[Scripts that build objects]
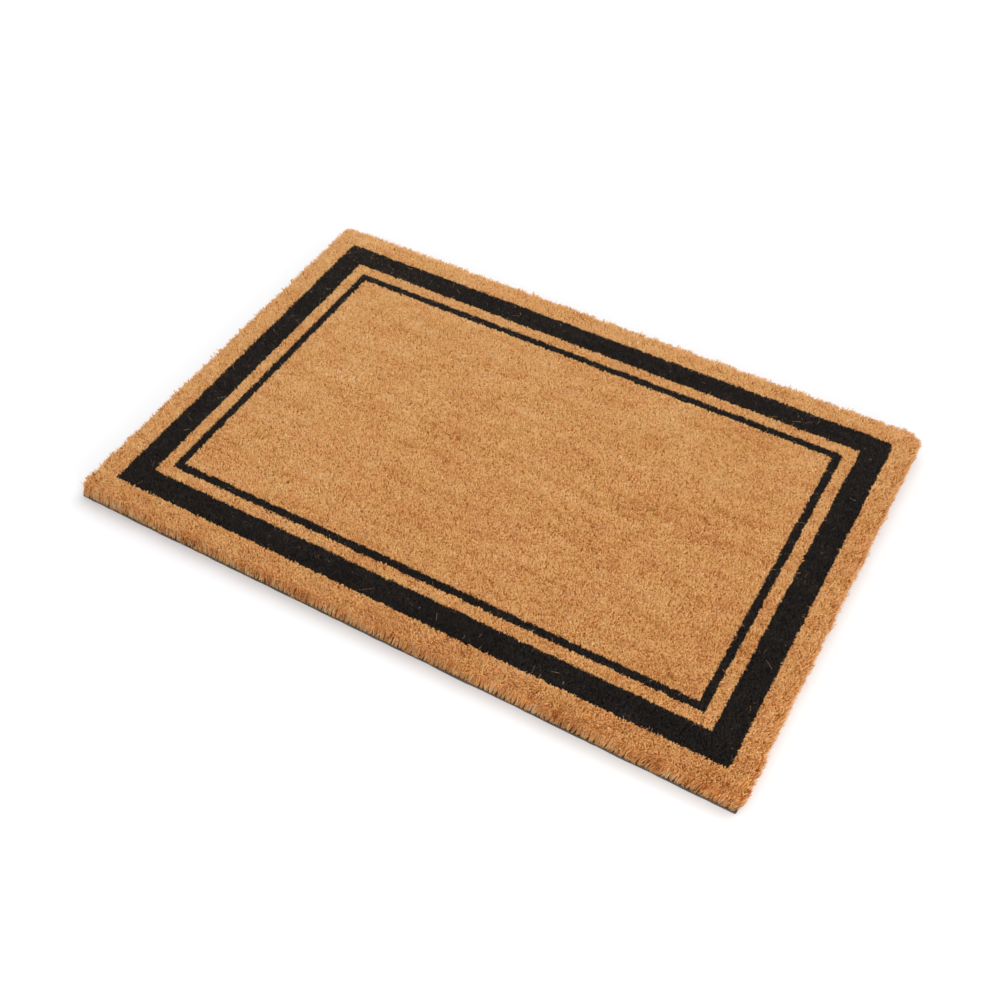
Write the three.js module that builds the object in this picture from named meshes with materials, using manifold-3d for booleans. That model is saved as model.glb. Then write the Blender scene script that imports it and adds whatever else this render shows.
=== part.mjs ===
// Door mat: coir pile standing on a flat vinyl backing, with a wide and a narrow black band.
//
// Millimetres, +Z up. X runs along the long side, Y across the mat, and the floor is z = 0 under
// the middle of the mat. The pile is made in zones by colour, one inside the other, and each zone
// is a body of its own that stands on the backing.

import * as THREE from 'three';
import { mergeVertices } from 'three/addons/utils/BufferGeometryUtils.js';
import Module from 'manifold-3d';

const wasm = await Module();
wasm.setup();

// Driving dimensions
const MAT_LENGTH = 914.4; // 36 in
const MAT_WIDTH = 609.6; // 24 in
const MAT_THICKNESS = 24;
const BACKING_THICKNESS = 2.5;
const NAP_LENGTHWISE = 7; // the pile leans to the back right, so it hangs over the backing's right
const NAP_CROSSWISE = 3; // and back edges by this much, and stands flush at the left and the front
const MARGIN_WIDTH = 33; // plain pile outside the wide band
const WIDE_BAND_WIDTH = 34.3;
const INSET_STRIP_WIDTH = 16.5; // plain pile between the two black bands
const NARROW_LINE_WIDTH = 11;
const PILE_CORNER_RADIUS = 6;
const BACKING_CORNER_RADIUS = 1.5;
const PILE_EDGE_ROUND = 3; // the worn, rounded rim of the pile
const TOUCH_GAP = 0.3; // between bodies that touch on the real mat

const ARC_STEPS = 6;
const EDGE_STEPS = 3;

// How far each zone's outer outline lies inside the mat's own outline
const WIDE_BAND_INSET = MARGIN_WIDTH;
const STRIP_INSET = WIDE_BAND_INSET + WIDE_BAND_WIDTH;
const NARROW_LINE_INSET = STRIP_INSET + INSET_STRIP_WIDTH;
const CENTRE_INSET = NARROW_LINE_INSET + NARROW_LINE_WIDTH;

const PILE_BOTTOM = BACKING_THICKNESS + TOUCH_GAP;
const PILE_HEIGHT = MAT_THICKNESS - PILE_BOTTOM;

const vinyl = new THREE.MeshStandardMaterial({ color: 0x3a3733, roughness: 0.7, metalness: 0 });
const plainCoir = new THREE.MeshStandardMaterial({ color: 0xc58f57, roughness: 0.95, metalness: 0 });
const blackCoir = new THREE.MeshStandardMaterial({ color: 0x221e1a, roughness: 0.95, metalness: 0 });

// Adds a rectangle about the origin to a Shape or a Path
function traceRectangle(path, length, width, radius) {
  const x = length / 2;
  const y = width / 2;
  if (radius === 0) {
    path.moveTo(-x, -y).lineTo(x, -y).lineTo(x, y).lineTo(-x, y).lineTo(-x, -y);
    return path;
  }
  path.moveTo(-x + radius, -y);
  path.absarc(x - radius, -y + radius, radius, -Math.PI / 2, 0);
  path.absarc(x - radius, y - radius, radius, 0, Math.PI / 2);
  path.absarc(-x + radius, y - radius, radius, Math.PI / 2, Math.PI);
  path.absarc(-x + radius, -y + radius, radius, Math.PI, 1.5 * Math.PI);
  return path;
}

// Adds the mat's outline, moved in by inset, with square corners
function traceOutline(path, inset) {
  return traceRectangle(path, MAT_LENGTH - 2 * inset, MAT_WIDTH - 2 * inset, 0);
}

function block(inset, height) {
  const shape = traceOutline(new THREE.Shape(), inset);
  return new THREE.ExtrudeGeometry(shape, { depth: height, bevelEnabled: false });
}

function backingSheet() {
  const length = MAT_LENGTH - NAP_LENGTHWISE;
  const width = MAT_WIDTH - NAP_CROSSWISE;
  const shape = traceRectangle(new THREE.Shape(), length, width, BACKING_CORNER_RADIUS);
  const sheet = new THREE.ExtrudeGeometry(shape, {
    depth: BACKING_THICKNESS,
    bevelEnabled: false,
    curveSegments: ARC_STEPS,
  });
  return sheet.translate(-NAP_LENGTHWISE / 2, -NAP_CROSSWISE / 2, 0);
}

// A flat frame of pile between two square-cornered outlines
function frame(outerInset, innerInset, height) {
  const shape = traceOutline(new THREE.Shape(), outerInset + TOUCH_GAP / 2);
  shape.holes.push(traceOutline(new THREE.Path(), innerInset - TOUCH_GAP / 2));
  return new THREE.ExtrudeGeometry(shape, { depth: height, bevelEnabled: false });
}

function toSolid(geometry) {
  const bare = geometry.clone();
  bare.deleteAttribute('normal');
  bare.deleteAttribute('uv');
  const merged = mergeVertices(bare);
  return new wasm.Manifold(new wasm.Mesh({
    numProp: 3,
    vertProperties: new Float32Array(merged.attributes.position.array),
    triVerts: new Uint32Array(merged.index.array),
  }));
}

function toGeometry(solid) {
  const mesh = solid.getMesh();
  const geometry = new THREE.BufferGeometry();
  geometry.setAttribute('position', new THREE.BufferAttribute(mesh.vertProperties, mesh.numProp));
  geometry.setIndex(new THREE.BufferAttribute(mesh.triVerts, 1));
  geometry.computeVertexNormals();
  return geometry;
}

// The outer zone: its rim is rounded over at the top and drawn in at the root, where the pile
// leaves the backing, and its middle is open for the zones inside it
function marginPile() {
  const shape = traceRectangle(new THREE.Shape(), MAT_LENGTH, MAT_WIDTH, PILE_CORNER_RADIUS);
  const rim = new THREE.ExtrudeGeometry(shape, {
    depth: PILE_HEIGHT - 2 * PILE_EDGE_ROUND,
    curveSegments: ARC_STEPS,
    bevelSegments: EDGE_STEPS,
    bevelThickness: PILE_EDGE_ROUND,
    bevelSize: PILE_EDGE_ROUND,
    bevelOffset: -PILE_EDGE_ROUND,
  });
  rim.translate(0, 0, PILE_EDGE_ROUND);
  const opening = block(WIDE_BAND_INSET - TOUCH_GAP / 2, 3 * PILE_HEIGHT);
  opening.translate(0, 0, -PILE_HEIGHT);
  return toGeometry(toSolid(rim).subtract(toSolid(opening)));
}

function part(name, geometry, material, bottom) {
  const mesh = new THREE.Mesh(geometry, material);
  mesh.name = name;
  mesh.position.z = bottom;
  return mesh;
}

const wideBand = frame(WIDE_BAND_INSET, STRIP_INSET, PILE_HEIGHT);
const insetStrip = frame(STRIP_INSET, NARROW_LINE_INSET, PILE_HEIGHT);
const narrowLine = frame(NARROW_LINE_INSET, CENTRE_INSET, PILE_HEIGHT);
const centreField = block(CENTRE_INSET + TOUCH_GAP / 2, PILE_HEIGHT);

const pile = new THREE.Group();
pile.add(
  part('outer_margin_pile', marginPile(), plainCoir, PILE_BOTTOM),
  part('wide_band_pile', wideBand, blackCoir, PILE_BOTTOM),
  part('inset_strip_pile', insetStrip, plainCoir, PILE_BOTTOM),
  part('narrow_line_pile', narrowLine, blackCoir, PILE_BOTTOM),
  part('centre_field_pile', centreField, plainCoir, PILE_BOTTOM),
);

const doorMat = new THREE.Group();
doorMat.add(part('backing_sheet', backingSheet(), vinyl, 0), pile);

export default doorMat;
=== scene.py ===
"""Coir door mat: undyed coir pile with two black border bands, fused into a vinyl backing sheet."""

import math

import bmesh
import bpy
import numpy as np
from mathutils import Matrix, Vector


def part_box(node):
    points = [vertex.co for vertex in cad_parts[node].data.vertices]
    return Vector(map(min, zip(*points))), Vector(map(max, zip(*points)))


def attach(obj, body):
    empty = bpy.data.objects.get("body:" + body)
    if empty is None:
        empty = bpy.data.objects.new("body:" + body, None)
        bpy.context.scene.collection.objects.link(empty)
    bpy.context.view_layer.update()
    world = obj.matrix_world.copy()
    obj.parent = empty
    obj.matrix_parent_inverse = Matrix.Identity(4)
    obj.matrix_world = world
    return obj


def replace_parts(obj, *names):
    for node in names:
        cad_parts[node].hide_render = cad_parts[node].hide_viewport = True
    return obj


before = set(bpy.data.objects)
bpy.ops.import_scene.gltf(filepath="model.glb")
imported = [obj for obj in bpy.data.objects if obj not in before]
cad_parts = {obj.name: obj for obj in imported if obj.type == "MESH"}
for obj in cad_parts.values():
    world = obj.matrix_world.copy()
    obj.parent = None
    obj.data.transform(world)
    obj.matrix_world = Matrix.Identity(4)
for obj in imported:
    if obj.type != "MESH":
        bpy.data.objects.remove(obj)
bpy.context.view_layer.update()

MM = 0.001
rng = np.random.default_rng(1907)

# The pile's zones, from the outside in: CAD node, material slot
ZONES = [
    ("outer_margin_pile", "plain_coir"),
    ("wide_band_pile", "black_coir"),
    ("inset_strip_pile", "plain_coir"),
    ("narrow_line_pile", "black_coir"),
    ("centre_field_pile", "plain_coir"),
]
BLACK_ZONES = [i for i, (node, slot) in enumerate(ZONES) if slot == "black_coir"]

# A piece with more faces than this is made in parts, and the rim's strands are in two
MOST_FACES = 190_000
RIM_PARTS = 2

# The plan. The pile is rooted just inside the backing's cut edge, and leans over to the right
# and the back, so its tips' outline is a little off the middle.
ROOT_INSET = 0.8 * MM
TIP_INSET = 1.0 * MM
TIP_SHIFT = 1.2 * MM
# Corner radii: front right, back right, back left, front left. The back right one is worn.
CORNERS = np.array([6.0, 13.0, 8.0, 3.5]) * MM
CORNER_SIGNS = np.array([(1, -1), (1, 1), (-1, 1), (-1, -1)])
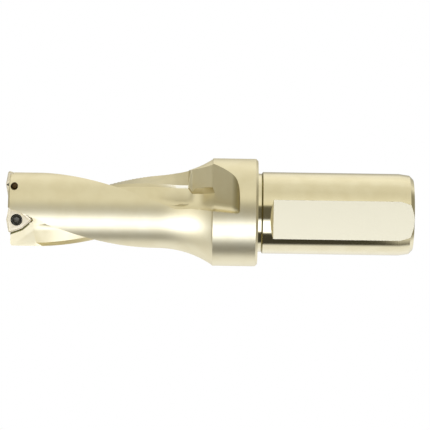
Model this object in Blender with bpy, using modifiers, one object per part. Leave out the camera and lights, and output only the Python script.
"""Indexable drill: a steel body with two helical chip flutes, two trigon carbide inserts and their screws.

The drill stands on the rear face of its shank, tip up. Units are metres, and +Z runs from shank to tip.
The clamping flat faces -Y. Angles are in degrees from +X, anticlockwise as seen from the tip.
A flute has its own frame: u runs out from the axis along its rake side, and v stands square on that
side, into the flute. The drill turns towards +v when it cuts.
"""

import math

import bmesh
import bpy
from mathutils import Matrix, Vector

MM = 0.001

# Gap kept between pieces that touch, and how far cutters reach past what they cut
SEAT_GAP = 0.2 * MM
CUT_PAST = 1.0 * MM
TIP_PAST = 3.0 * MM

# How finely round shapes are cut into facets
BODY_STEPS = 96
SCREW_STEPS = 32
HOLE_STEPS = 24

# Shank, held by a side-lock holder
SHANK_RADIUS = 16.0 * MM
SHANK_LENGTH = 60.8 * MM
LEAD_RADIUS = 15.4 * MM
LEAD_LENGTH = 5.6 * MM
REAR_CHAMFER = 1.5 * MM
FLAT_DISTANCE = 14.0 * MM
FLAT_LENGTH = 54.8 * MM
FLAT_RUNOUT = 1.2 * MM
GROOVE_RADIUS = 15.4 * MM
GROOVE_DRAFT = 0.1 * MM
GROOVE_WIDTH = 1.4 * MM
GROOVE_CHAMFER = 0.5 * MM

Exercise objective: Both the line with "const pile = new THREE.Group();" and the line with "rng = np.random.default_rng(1907)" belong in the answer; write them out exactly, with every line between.

Answer to this exercise:
const pile = new THREE.Group();
pile.add(
  part('outer_margin_pile', marginPile(), plainCoir, PILE_BOTTOM),
  part('wide_band_pile', wideBand, blackCoir, PILE_BOTTOM),
  part('inset_strip_pile', insetStrip, plainCoir, PILE_BOTTOM),
  part('narrow_line_pile', narrowLine, blackCoir, PILE_BOTTOM),
  part('centre_field_pile', centreField, plainCoir, PILE_BOTTOM),
);

const doorMat = new THREE.Group();
doorMat.add(part('backing_sheet', backingSheet(), vinyl, 0), pile);

export default doorMat;
=== scene.py ===
"""Coir door mat: undyed coir pile with two black border bands, fused into a vinyl backing sheet."""

import math

import bmesh
import bpy
import numpy as np
from mathutils import Matrix, Vector


def part_box(node):
    points = [vertex.co for vertex in cad_parts[node].data.vertices]
    return Vector(map(min, zip(*points))), Vector(map(max, zip(*points)))


def attach(obj, body):
    empty = bpy.data.objects.get("body:" + body)
    if empty is None:
        empty = bpy.data.objects.new("body:" + body, None)
        bpy.context.scene.collection.objects.link(empty)
    bpy.context.view_layer.update()
    world = obj.matrix_world.copy()
    obj.parent = empty
    obj.matrix_parent_inverse = Matrix.Identity(4)
    obj.matrix_world = world
    return obj


def replace_parts(obj, *names):
    for node in names:
        cad_parts[node].hide_render = cad_parts[node].hide_viewport = True
    return obj


before = set(bpy.data.objects)
bpy.ops.import_scene.gltf(filepath="model.glb")
imported = [obj for obj in bpy.data.objects if obj not in before]
cad_parts = {obj.name: obj for obj in imported if obj.type == "MESH"}
for obj in cad_parts.values():
    world = obj.matrix_world.copy()
    obj.parent = None
    obj.data.transform(world)
    obj.matrix_world = Matrix.Identity(4)
for obj in imported:
    if obj.type != "MESH":
        bpy.data.objects.remove(obj)
bpy.context.view_layer.update()

MM = 0.001
rng = np.random.default_rng(1907)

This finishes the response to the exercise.